Three printing technologies, supplied with the R-GEN 200 bioprinting station, which are each separately temperature controlled, provide a range of printing options, whether dispensing cell laden biomaterials at physiological temperature, or basal layer materials, such as laminin/entactin that require cooling to improve dispensing and deposition performance.
TABLET FORMULATION
Our 3D printers are designed to develop research into complex drug formulation and delivery challenges. This includes altering tablet architecture to control release rates, and producing personalized medicines by tailoring therapeutic treatment dosages to better address a patient’s specific needs through combining multiple active components into a single solid form dose.
Industrial user
ACCURATE, MULTIPLE MATERIAL PRINTING IN ONE PRINT PROCESS
The high-level of accuracy in material placement when printing using our industrial robotic systems, even when using multiple print technologies in one print run, enables the reproducibility of the process. This is essential when developing formulation protocols, including the incorporation of multiple APIs in one personalized, solid dose form.
RAPID PROTOCOL DEVELOPMENT
Precise and real-time control of printing parameters, and the ability to alter these during the printing process whilst visualizing the results, enables rapid identification of optimal parameters to achieve the desired process outcomes.

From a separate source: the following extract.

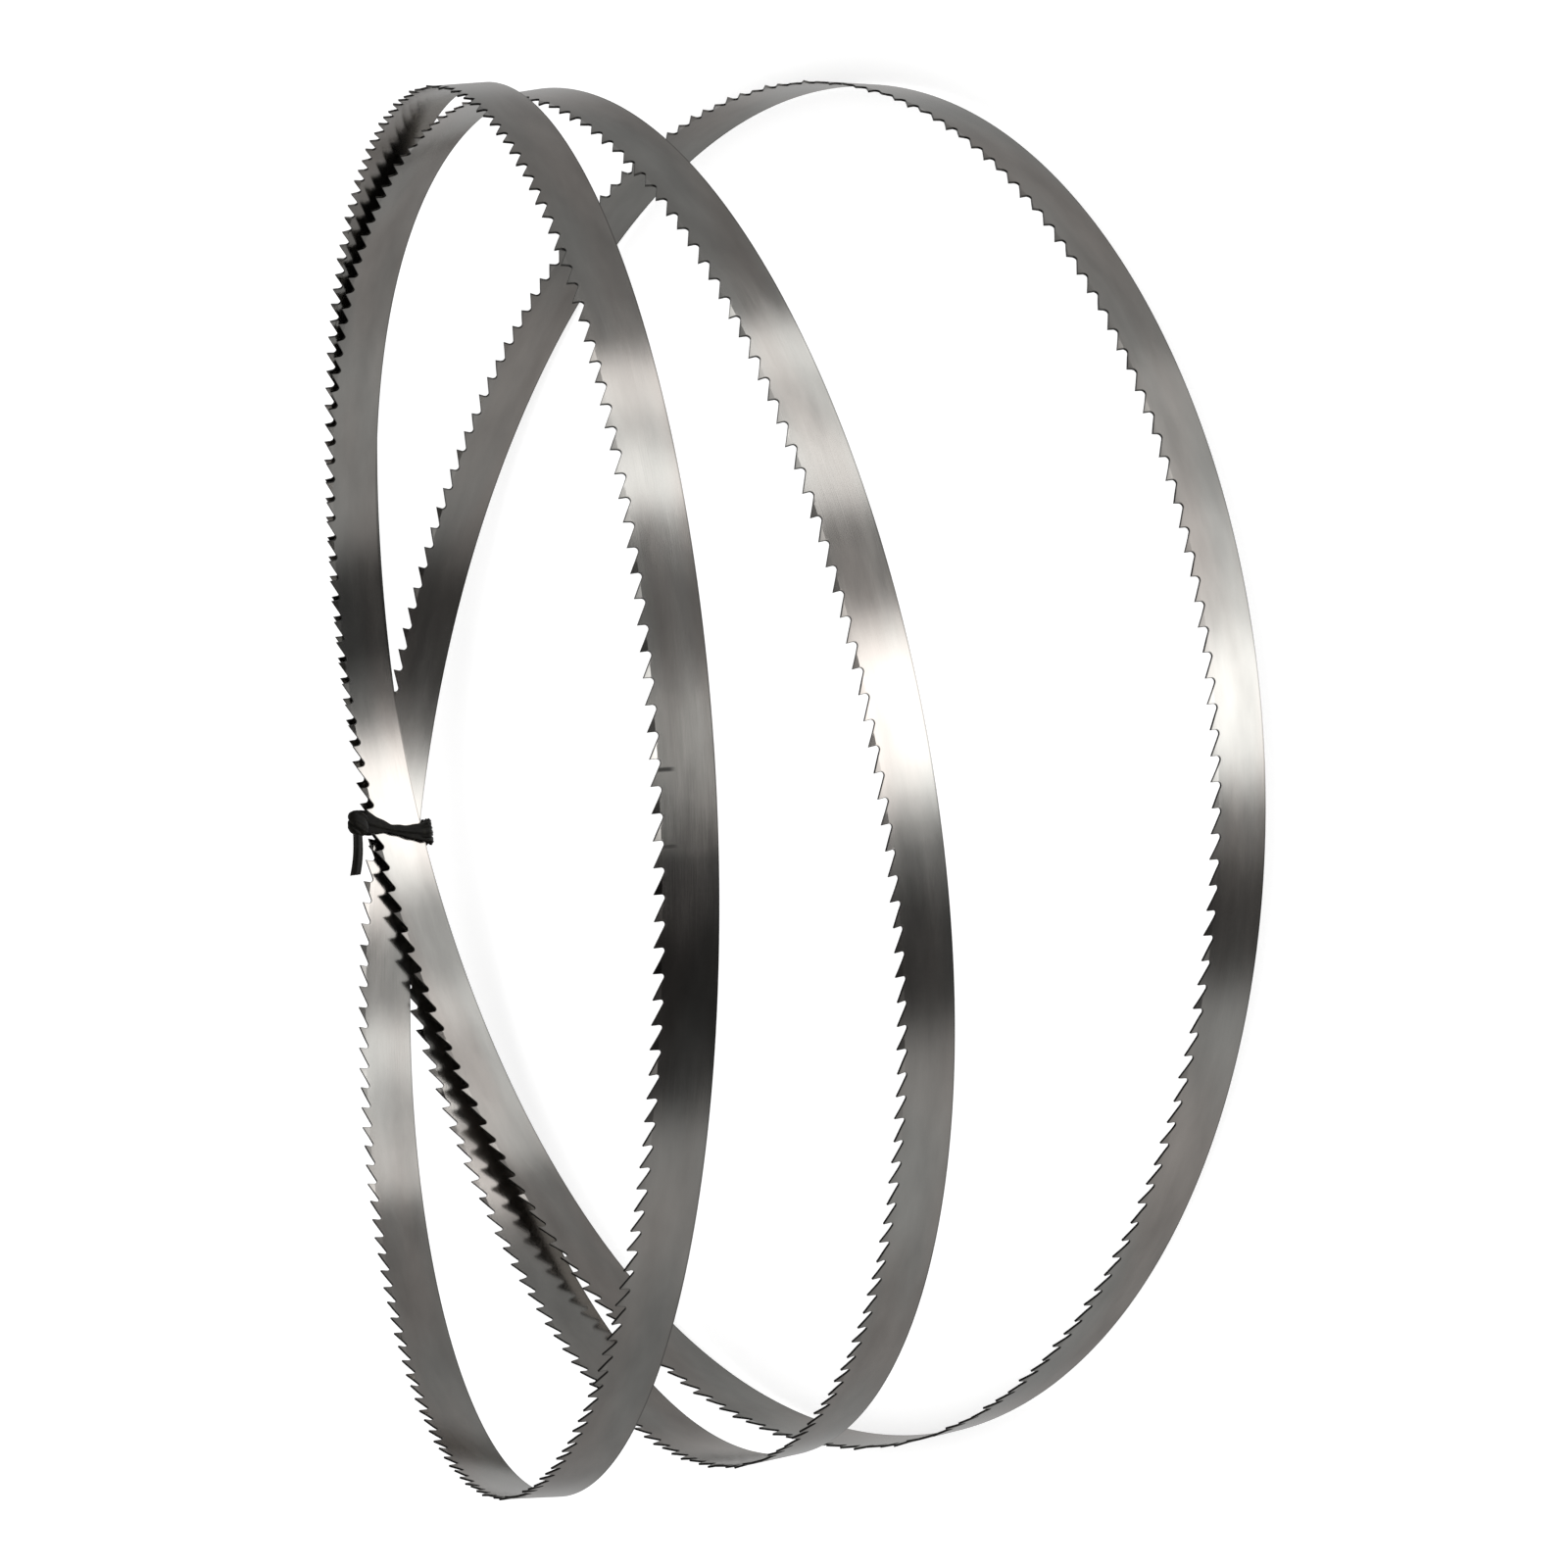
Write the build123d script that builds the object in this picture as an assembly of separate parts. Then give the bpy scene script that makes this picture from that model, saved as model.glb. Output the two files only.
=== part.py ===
from build123d import *
from collections import namedtuple
import math
import os

import numpy as np

# A band saw blade, folded into three coils and held by a twist tie. The band is one endless strip.
# Everything is in millimetres and degrees. The coils are worked out standing, with the tie at the
# back (+Y), the fan of coils open to the front (-Y) and the teeth on the left edge (-X). As rings
# roll, the finished blade is then laid on its side, on the back edges of the right coil, where it
# comes to rest. The origin is at the middle of the footprint.

# The strip and its teeth
band_width = 16.0
band_thickness = 0.56
tooth_pitch = 6.35
gullet_depth = 2.7
gullet_reach = 0.9
cutting_face_foot = 0.4
cutting_face_lean = 0.1
tooth_back_length = 5.0
heel_height = 0.3
tooth_set = 0.2
set_pattern = (1, -1, 0)

# The coils. Each one leaves the tie downwards, passes its foot, its front and its head, and comes
# back down into the tie. A place on it is (out, aside, up) from the tie: out along the coil's own
# swing from straight ahead, as a share of its reach, aside from that in millimetres, and up as a
# share of its depth below the tie. The shares give the coil its roundness.
Coil = namedtuple("Coil", "swing reach depth leaving foot low_front front high_front head returning")
middle_coil = Coil(
    swing=23.3,
    reach=363.5,
    depth=186.3,
    leaving=(0.1472, 12.0, -0.7488),
    foot=(0.5585, 15.0, -1.0),
    low_front=(0.8955, 10.0, -0.5985),
    front=(1.0, 0.0, 0.0215),
    high_front=(0.8927, -12.0, 0.6307),
    head=(0.5502, -20.0, 0.9635),
    returning=(0.1692, -16.5, 0.6897),
)
right_coil = Coil(
    swing=36.8,
    reach=380.5,
    depth=186.2,
    leaving=(0.1721, 10.0, -0.7492),
    foot=(0.5729, 7.5, -1.0),
    low_front=(0.8975, 0.0, -0.6149),
    front=(1.0, 0.0, -0.0269),
    high_front=(0.8844, 7.5, 0.6096),
    head=(0.5401, 19.5, 0.9586),
    returning=(0.1735, 21.0, 0.6874),
)
left_coil = Coil(
    swing=14.2,
    reach=381.0,
    depth=186.2,
    leaving=(0.1549, -21.0, -0.7465),
    foot=(0.5591, -19.5, -1.0),
    low_front=(0.8924, -8.0, -0.6122),
    front=(1.0, 0.0, -0.0188),
    high_front=(0.8819, 2.5, 0.6257),
    head=(0.5315, -3.0, 0.9801),
    returning=(0.164, -7.5, 0.7009),
)
coils = (middle_coil, right_coil, left_coil)
lying_swing = 34.34
lying_tilt = 88.12

# The three strands cross under the tie, one behind the other. Places are counted in strand steps
# towards the front, and each strand is a little to one side of the next.
strand_gap = 1.0
strand_step = band_thickness + 2 * tooth_set + strand_gap
stack_swing = 24.0
strand_places = (-1.2, 1.4, -0.2)
strand_asides = (-0.5, -1.0, 1.0)

# The twist tie: a flat strap round the stack, waisted in front and behind, and slanting down to the
# back edges of the strands. Its two ends are twisted into a knot in front of the teeth.
tie_clearance = 0.3
strap_thickness = 0.9
strap_waist = 2.6
strap_end_width = 5.6
strap_slant = 22.0
corner_radius = 1.0
knot_width = 4.8
knot_height = 8.0
knot_depth = 4.4
knot_roundness = 0.36
knot_lift = -1.0
tail_width = 2.6
tail_length = 13.0
tail_turn = 11.0

# How finely the curve is sampled where lengths are measured
samples_per_coil = 960


def directions(swing):
    """Unit vectors out along a swing and aside from it, both level."""
    angle = math.radians(swing)
    out = np.array([math.sin(angle), -math.cos(angle), 0.0])
    aside = np.array([math.cos(angle), math.sin(angle), 0.0])
    return out, aside


def coil_stations(coil, place, tie_aside):
    """The eight points that one coil passes, from the tie round to its return to the tie."""
    stack_out, stack_aside = directions(stack_swing)
    points = [stack_out * place * strand_step + stack_aside * tie_aside]
    out, aside = directions(coil.swing)
    for out_share, offset, up_share in coil[3:]:
        rise = np.array([0.0, 0.0, up_share * coil.depth])
        points.append(out * out_share * coil.reach + aside * offset + rise)
    return points


def curve(stations, turns):
    """The closed curve of sine waves through the stations: its points and first two derivatives."""
    count = len(stations)
    waves = np.fft.fft(stations, axis=0) / count
    rates = 2j * math.pi * np.fft.fftfreq(count, 1 / count) / len(coils)
    phases = np.exp(np.outer(turns, rates))
    points = (phases @ waves).real
    speeds = (phases @ (waves * rates[:, None])).real
    bends = (phases @ (waves * rates[:, None] ** 2)).real
    return points, speeds, bends


def unit(vectors):
    return vectors / np.linalg.norm(vectors, axis=-1, keepdims=True)


def strip_frame(stations, turns):
    """Middle of the strip, the way along it, across it to the teeth, and out of its outer face.

    Spring steel strip bends about its width and not edgewise, so its width lies square to both
    the way along and the bend.
    """
    points, speeds, bends = curve(stations, turns)
    along = unit(speeds)
    across = unit(np.cross(along, bends))
    return points, along, across, np.cross(along, across)


def band_stations():
    """The points that the whole band passes, coil after coil."""
    stations = []
    for coil, place, tie_aside in zip(coils, strand_places, strand_asides):
        stations += coil_stations(coil, place, tie_aside)
    return np.array(stations)


def evenly_spaced(stations, count, start):
    """Curve parameters of count points at equal steps along the strip."""
    turns = np.linspace(0, len(coils), len(coils) * samples_per_coil + 1)
    points = curve(stations, turns)[0]
    lengths = np.concatenate([[0], np.cumsum(np.linalg.norm(np.diff(points, axis=0), axis=1))])
    return np.interp((np.arange(count) + start) * lengths[-1] / count, lengths, turns)


def band_length(stations):
    turns = np.linspace(0, len(coils), len(coils) * samples_per_coil + 1)
    points = curve(stations, turns)[0]
    return np.linalg.norm(np.diff(points, axis=0), axis=1).sum()


def meeting_point(planes):
    """The point where three planes meet, each given as a normal and a point on the plane."""
    normals = np.array([normal for normal, _ in planes])
    offsets = np.array([normal @ point for normal, point in planes])
    return np.linalg.solve(normals, offsets)


def flat_face(points):
    return Face(Wire.make_polygon([Vector(*point) for point in points], close=True))


def split_faces(corners):
    """Two triangles for four corners that don't lie quite in one plane."""
    first, second, third, fourth = corners
    return [flat_face((first, second, third)), flat_face((first, third, fourth))]


def tooth_count(stations):
    """As many whole groups of set teeth as the band has room for."""
    group_length = tooth_pitch * len(set_pattern)
    return len(set_pattern) * round(band_length(stations) / group_length)


def make_blade(stations):
    """The toothed band: one flat facet for each tooth, folded at the bottoms of the gullets."""
    teeth = tooth_count(stations)
    step = band_length(stations) / teeth
    middles, along, across, outwards = strip_frame(stations, evenly_spaced(stations, teeth, 0.5))
    folds, _, fold_across, _ = strip_frame(stations, evenly_spaced(stations, teeth, 0.0))
    back_line = -band_width / 2
    tip_line = band_width / 2
    root_line = tip_line - gullet_depth
    foot_along = gullet_reach - step / 2
    tip_along = foot_along - cutting_face_lean
    heel_along = tip_along + tooth_back_length

    def fold_corner(index, height, side):
        """A corner on the fold before a tooth, where its facet meets the one before."""
        before = (index - 1) % teeth
        index = index % teeth
        lift = side * band_thickness / 2
        return meeting_point((
            (outwards[before], middles[before] + outwards[before] * lift),
            (outwards[index], middles[index] + outwards[index] * lift),
            (fold_across[index], folds[index] + fold_across[index] * height),
        ))

    def facet_point(index, place_along, height, lift):
        return (
            middles[index] + along[index] * place_along + across[index] * height
            + outwards[index] * lift
        )

    faces = []
    for tooth in range(teeth):
        lean = set_pattern[tooth % len(set_pattern)] * tooth_set
        sides = []
        for side in (1, -1):
            lift = side * band_thickness / 2
            back = fold_corner(tooth, back_line, side)
            next_back = fold_corner(tooth + 1, back_line, side)
            gullet = fold_corner(tooth, root_line, side)
            next_gullet = fold_corner(tooth + 1, root_line, side)
            foot = facet_point(tooth, foot_along, root_line + cutting_face_foot, lift)
            tip = facet_point(tooth, tip_along, tip_line, lift + lean)
            heel = facet_point(tooth, heel_along, root_line + heel_height, lift)
            if lean:
                faces.append(flat_face((back, next_back, next_gullet, heel, foot, gullet)))
                faces.append(flat_face((foot, heel, tip)))
            else:
                faces.append(flat_face((back, next_back, next_gullet, heel, tip, foot, gullet)))
            sides.append((back, next_back, gullet, foot, tip, heel, next_gullet))
        outer, inner = sides
        faces += split_faces((outer[0], outer[1], inner[1], inner[0]))
        faces += split_faces((outer[2], outer[3], inner[3], inner[2]))
        faces.append(flat_face((outer[3], outer[4], inner[4], inner[3])))
        faces.append(flat_face((outer[4], outer[5], inner[5], inner[4])))
        faces += split_faces((outer[5], outer[6], inner[6], inner[5]))
    return Solid(Shell(faces))


def stack_room(stations):
    """The span of the three strands inside the tie: two limits aside, then two limits out."""
    turns = np.linspace(0, len(coils), len(coils) * samples_per_coil, endpoint=False)
    middles, _, across, outwards = strip_frame(stations, turns)
    near = np.linalg.norm(middles, axis=1) < strap_end_width
    edge = across[near] * band_width / 2
    wall = outwards[near] * (band_thickness / 2 + tooth_set)
    corners = np.concatenate([
        middles[near] + edge + wall,
        middles[near] + edge - wall,
        middles[near] - edge + wall,
        middles[near] - edge - wall,
    ])
    out, aside = directions(stack_swing)
    return (corners @ aside).min(), (corners @ aside).max(), (corners @ out).min(), (corners @ out).max()


def make_twist_tie(stations):
    """The tie in the frame of the stack: X aside, Y to the rear, Z up."""
    left, right, rear, front = stack_room(stations)
    slant = math.radians(strap_slant)
    slant_room = strap_end_width / 2 * math.sin(slant)
    half_width = ((right - left) / 2 + slant_room) / math.cos(slant) + tie_clearance
    half_depth = (front - rear) / 2 + tie_clearance
    inner_plan = RectangleRounded(2 * half_width, 2 * half_depth, corner_radius)
    outer_plan = offset(inner_plan, strap_thickness)
    strap = extrude(outer_plan, strap_end_width / 2, both=True)
    passage = extrude(inner_plan, knot_height, both=True)

    # Arcs that narrow the strap towards the middle of its front and rear runs
    waist_cut = (strap_end_width - strap_waist) / 2
    waist_span = half_width * 0.8
    waist_radius = (waist_span ** 2 + waist_cut ** 2) / (2 * waist_cut)
    arc_height = strap_waist / 2 + waist_radius
    for level in (arc_height, -arc_height):
        strap -= Pos(0, 0, level) * Rot(X=90) * Cylinder(waist_radius, 8 * half_depth)

    knot_place = Pos(-half_width - strap_thickness, -half_depth - strap_thickness / 2, knot_lift)
    knot_rounding = knot_roundness * min(knot_width, knot_depth, knot_height)
    knot = fillet(Box(knot_width, knot_depth, knot_height).edges(), knot_rounding)
    tail = Box(tail_width, strap_thickness, tail_length, align=(Align.CENTER, Align.CENTER, Align.MAX))
    tail = fillet(tail.edges().filter_by(Axis.Y).group_by(Axis.Z)[0], tail_width / 3)
    tail_place = Pos(0, -knot_depth / 8, -knot_height / 4) * Rot(Y=-tail_turn)
    ends = knot_place * (knot + tail_place * tail)
    tie = (strap + ends) - passage
    return Pos((left + right) / 2, -(rear + front) / 2, 0) * Rot(Y=strap_slant) * tie


def main():
    stations = band_stations()
    laid_down = Rot(Y=lying_tilt) * Rot(Z=-lying_swing)
    blade = laid_down * make_blade(stations)
    twist_tie = laid_down * Rot(Z=stack_swing) * make_twist_tie(stations)
    box = blade.bounding_box()
    onto_floor = Pos(-box.center().X, -box.center().Y, -box.min.Z)

    os.makedirs("parts", exist_ok=True)
    export_step(onto_floor * blade, "parts/blade.step")
    export_step(onto_floor * twist_tie, "parts/twist_tie.step")
    print("teeth", tooth_count(stations), "band length", round(band_length(stations), 1))
    print("tie is at", onto_floor.position)


main()
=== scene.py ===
import math

import bpy
import numpy as np
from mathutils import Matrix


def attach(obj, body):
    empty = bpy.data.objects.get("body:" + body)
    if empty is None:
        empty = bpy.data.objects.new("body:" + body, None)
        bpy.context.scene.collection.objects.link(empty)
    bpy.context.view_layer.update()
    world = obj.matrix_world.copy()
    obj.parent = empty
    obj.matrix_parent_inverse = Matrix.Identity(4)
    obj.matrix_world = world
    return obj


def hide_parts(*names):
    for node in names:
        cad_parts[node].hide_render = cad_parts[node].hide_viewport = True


# A band saw blade, coiled three times and held by a twist tie. It lies on its side on the floor,
# and the camera is turned with it, so that the picture shows the coils upright as the photo does.
# Lengths are in millimetres and angles in degrees, unless a comment says otherwise.

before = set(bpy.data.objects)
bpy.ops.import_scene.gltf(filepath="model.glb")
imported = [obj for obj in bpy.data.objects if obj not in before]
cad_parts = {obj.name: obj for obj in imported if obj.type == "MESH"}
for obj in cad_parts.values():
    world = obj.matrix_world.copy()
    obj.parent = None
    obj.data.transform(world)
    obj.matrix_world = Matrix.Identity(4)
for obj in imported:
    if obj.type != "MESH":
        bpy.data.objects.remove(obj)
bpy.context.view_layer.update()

MM = 0.001

# The strip and its teeth. TOOTH_SPAN is the width that TOOTH_OUTLINE is drawn for, and the teeth
# are bent aside above BEND_LINE, in turn by the shares in SET_PATTERN.
BAND_WIDTH = 16.0
BAND_THICKNESS = 0.56
TOOTH_COUNT = 552
TOOTH_SPAN = 6.35
TOOTH_SET = 0.30
SET_PATTERN = (1, -1, 0)
TIP_LINE = BAND_WIDTH / 2
BEND_LINE = 6.0

# One tooth from gullet to gullet, as (along, across): where each column of the grid meets the
# outline, and where the same column leaves the plain part of the strip
TOOTH_OUTLINE = (
    (0.00, 5.300), (0.25, 5.335), (0.48, 5.440), (0.68, 5.620), (0.83, 5.860), (0.885, 6.15),
    (0.80, 8.000), (1.60, 7.595), (2.40, 7.190), (3.20, 6.786), (4.00, 6.381), (4.80, 5.976),
    (5.50, 5.622), (5.96, 5.388), (6.15, 5.320), (6.35, 5.300),
)
COLUMN_FEET = (
    0, 0.30, 0.60, 0.85, 1.05, 1.28, 1.55, 2.0, 2.6, 3.3, 4.0, 4.75, 5.4, 5.85, 6.1, 6.35,
)
BODY_TOP = 4.4
RIM_WIDTH = 0.30
SHARPEST_CORNER = 0.55
LOW_CREASE_SHARE = 0.6
STEEL_SMOOTH_BELOW = 4.5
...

WIDE RANGE OF PRINTING TECHNOLOGY AVAILABILITY
Our printers are personalized to address specific requirements, with up to five printing heads and a selection of different printing technologies installed on the printer. The configuration can be altered to meet the changing demands of the project, so the printer is always able to extend the boundaries of what is possible.
TABLET CONFIGURED R-GEN 100 3D PRINTER
Our 3D bioprinters are creating novel formulation protocols in both academia and industry.
The R-GEN 100 3D printer is designed for highly accurate and repeatable printing of multiple materials during one print run. Combining up to five print tools with thermal control, different print technologies or multiples of the same print tool can be installed in one instrument. This provides the user with greater flexibility to print from single paste formulations or direct from powder without the need for intermediate products, ensuring weight reproducibility, disintegration times and friability conditions.
CELLULAR DRUG DISCOVERY MODELS
Using 3D bioprinters can create physiologically-relevant cellular disease models to test therapeutic hypothesis by accurately and reproducibly controlling the deposition of different cell types and support materials, providing a viable technology solution for drug discovery projects. Our scientific advisors are best placed to provide further information.
Industrial user
ADAPTIVE AND FLEXIBLE PRINTING TECHNOLOGIES
Configuring the instrument with a range of alternative printing technologies, which can all be used during one print protocol, provides the flexibility to use the best technology to achieve printing precision and high cell viability.
PHYSIOLOGICAL RELEVANCE
Using an automated process to accurately place different cell types, biomaterials and bioactives in layers, results in more physiologically-relevant model constructs.
REPRODUCIBILITY
Using our high-precision liquid dispensing robotic 3D Bioprinting Station results in the repeatable production of cellular models across plates and within days, reducing one of the quality variables of non-automated methods.
DRUG DISCOVERY CONFIGURED R-GEN 200 3D PRINTER
Our 3D bioprinters are widely used in building cellular discovery models, and are personally configured to your specific research needs.
The R-GEN 200 Bioprinting Station is designed for printing cellular constructs, with up to five printhead tools with individual cartridge and workzone temperature controls, a biosafety enclosure and physiological temperature-controlled working zone.
Three separate printing technologies supplied as part of the Drug Discovery R-GEN instrument, each with separate temperature control, provide printing options from droplets to high-precision biomaterial deposition to yield high cell viability and accuracy of cellular placement.